Сфотографировали его крупным планом и фотографию поместили в очередном номере журнала вместе с фельетоном самого Остапа под заголовком «Как большевики мучают Вишню». В фельетоне Павел Михайлович отрицал все что сочинили о нем «антисоветские клеветники», и утверждал, что, если и был в лагере, то только в пионерском, в гостях у украинских ребятишек. Впрочем, вся эта белиберда написана была блестяще, с истмнным юмором Остапа Вишни.
Спасибо посрамленным «клеветникам» за чудесное спасение очень хорошего человека.

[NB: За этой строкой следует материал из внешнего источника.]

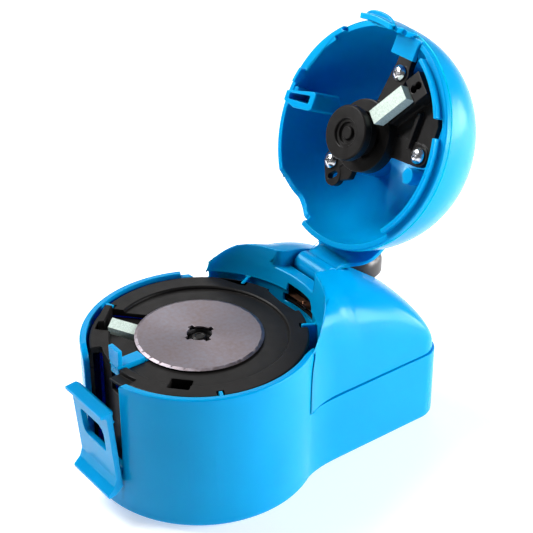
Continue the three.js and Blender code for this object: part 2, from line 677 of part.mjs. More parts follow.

В Ухте шло строительство. Заключенные возводили будущий город. Потом, уже в Москве, на продленном киносеансе я видела фильм, который был так тщательно и так добросовестно снят, что просто нельзя било усомниться в его правдивости. Назывался он «Как комсомольцы строили Ухту».
Вот уж действительно «туфта».
На самом деле было так.
Один из прорабов строительства Коля Вершинин учился на строительном факультете МВТУ, когда я была студенткой химфака.
Мы были знакомы. Красивый юноша, заядлый танцор. Наши девушки с удовольствием танцевали с ним на студенческих вечерах.
И вот я увидела его на 1-м ОЛП. Его едва можно было узнать. Погасшие глаза, высохшие руки, безжизненно повисшие вдоль тела. Во время допросов его пытали на дыбе, заставляя сознаться в несовершенных им преступлениях. Он показал, что с группой таких же преступников взорвал мост на какой-то реке. Конечно же, не было никакой реки, никакого моста. За диверсию Вершинин получил 15 лет.
Его сыновья близнецы из десятого класса ушли добровольцами на фронт и оба погибли. Дети отдали жизнь за родину, а отец седой, с выкрученными на дыбе руками - отбывает срок как диверсант.